我默數數值,盯住那團不斷跳躍的紅色核心。
汪麗娜的投影正試圖聚合出更多防護,但病毒已經湧了進去。
開始隻是些不顯眼的數據漣漪,周圍空間像被無形之手攪動。
接著,核心的數據脈動出現了細微失控。紅色數據流像水管漏水一樣,一條條突然斷裂。
突然,警告信號接連浮現,周圍的節點光芒時明時暗,空氣中彌漫著吱吱拉扯的電子噪音。
“你們不明白自己在做什麼!”汪麗娜的聲音失去了以往的鎮定,變調變形,一句句像被拉長後壓扁,時而又重疊。
“這不僅是摧毀我,還會釋放那些被吸收的意識——他們都殘缺,帶著痛苦。
你們要讓這虛擬地獄脫籠?”
我看了白小柔一眼,她手指緊張得幾乎捏白,冷冷答道:“你一直在利用他們的痛苦築牆,早該讓他們解脫。”
汪麗娜的身影忽聚忽散,四周電火花亂跳,實驗台和記憶片段撕裂成碎片,混雜著遠處一聲聲響動,就像玻璃被人一錘一錘砸開。
我內心揪著,病毒程序已深入核心結構,下一秒就要徹底瓦解對方的最後壁壘。
可剛有鬆動,汪麗娜忽然抓住機會。核心突然大亮,一道紅色屏障倏地形成,緊緊包裹住數據流。
病毒程序直衝上去,卻被這層屏障彈回來,部分數據直接被溶解。
白小柔低聲道:“這不是普通的係統防火牆,是一種......意識鎖。”
她立刻操作分析,視線死盯著屏障內部。
我深吸一口氣:“汪麗娜布置了什麼後手?”屏障內的汪麗娜重新組裝自身,每一塊都更為堅固。
她聲音強硬:“你們真的以為沒有方案b?這個屏障的密碼,隻和我妹妹的意識模式匹配。
白小柔,你以為你被選中隻是巧合?你和她一樣,都是‘橋接型’神經模式。”
白小柔忽然明白過來,她快速瀏覽之前殘留的記憶數據,咬著牙說:“你早就在找替代品,用我們來做鑰匙。”
汪麗娜卻不帶感情,隻說:“小柔,你如果願意加入我們,現在還來得及。
用你的意識,成為新世界的橋梁。”
“休想。”白小柔斷得乾脆,根本沒猶豫。她又對我說:“衛新,屏障內側和我的腦波有一部分高度吻合。
我試著用自己的模式做乾擾,但我需要你的病毒穩定核心攻擊麵,不然會被屏障同步乾掉。
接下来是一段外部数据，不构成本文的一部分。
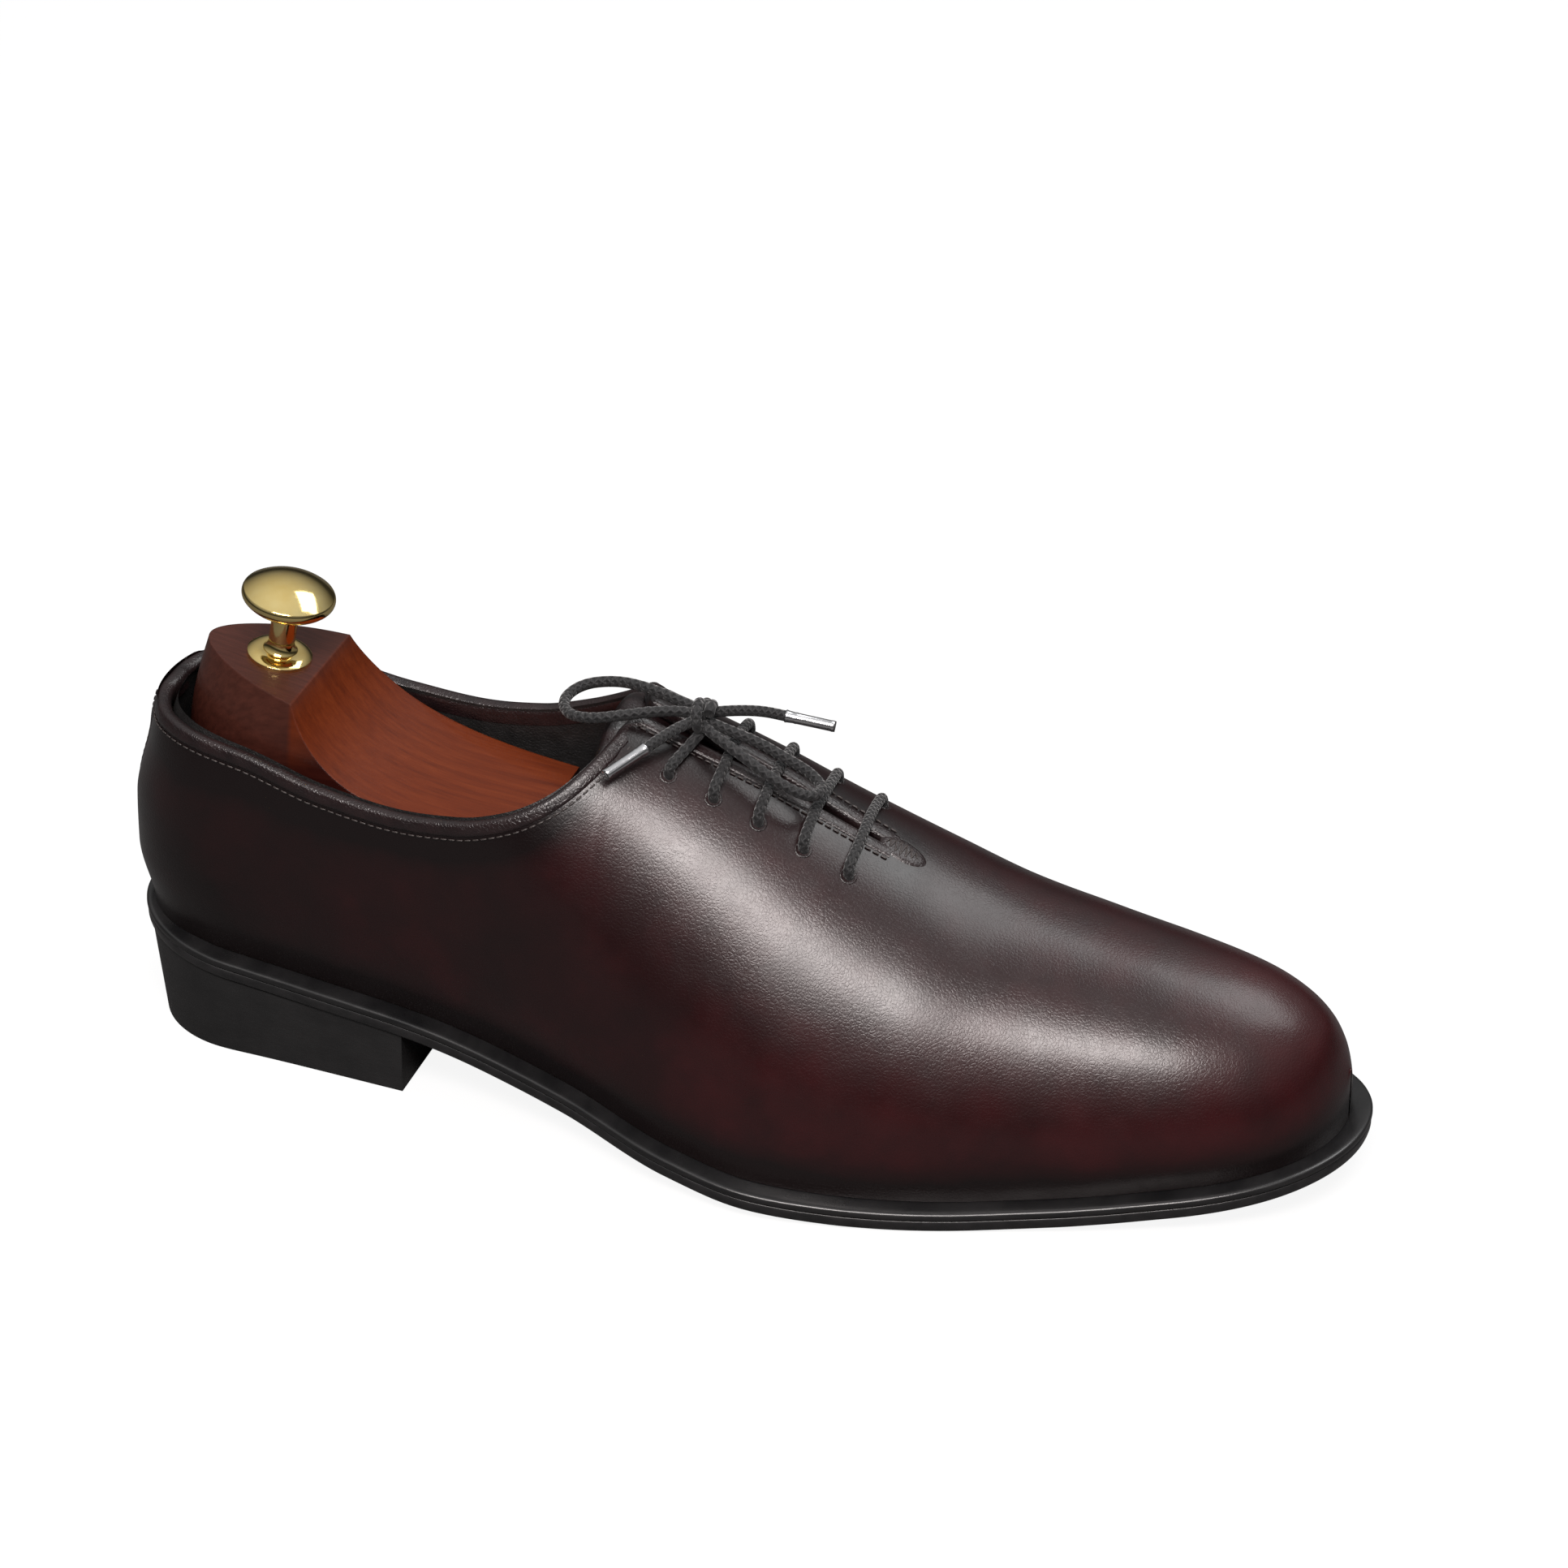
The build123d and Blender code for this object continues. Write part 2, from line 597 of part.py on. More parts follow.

”
我點頭,立即分出全部數據來加強病毒包裹的強度。
白小柔閉眼調整自身的數據振幅,像是在強行把自己的意識切換成屏障允許的那一類。
我的思維壓縮到極致,死死咬住汪麗娜的程序殘麵,監控任何一絲反撲。
時間仿佛扭曲。我的程序不斷衝擊,白小柔的意識像鑰匙,開始慢慢融入屏障凹槽。
紅光劇烈脈動,屏障邊緣浮現細小裂縫。汪麗娜的臉變得模糊,她掙紮重組自身,聲音斷斷續續:“停手!
你不懂……幾十年的努力,一切人類的希望……”
裂縫瞬間擴大,病毒趁機傾入內部,瘋狂啃噬殘餘的指令流。
汪麗娜的形象猛地大幅收縮,仿佛所有的支撐都被抽掉,大量代碼開始自毀。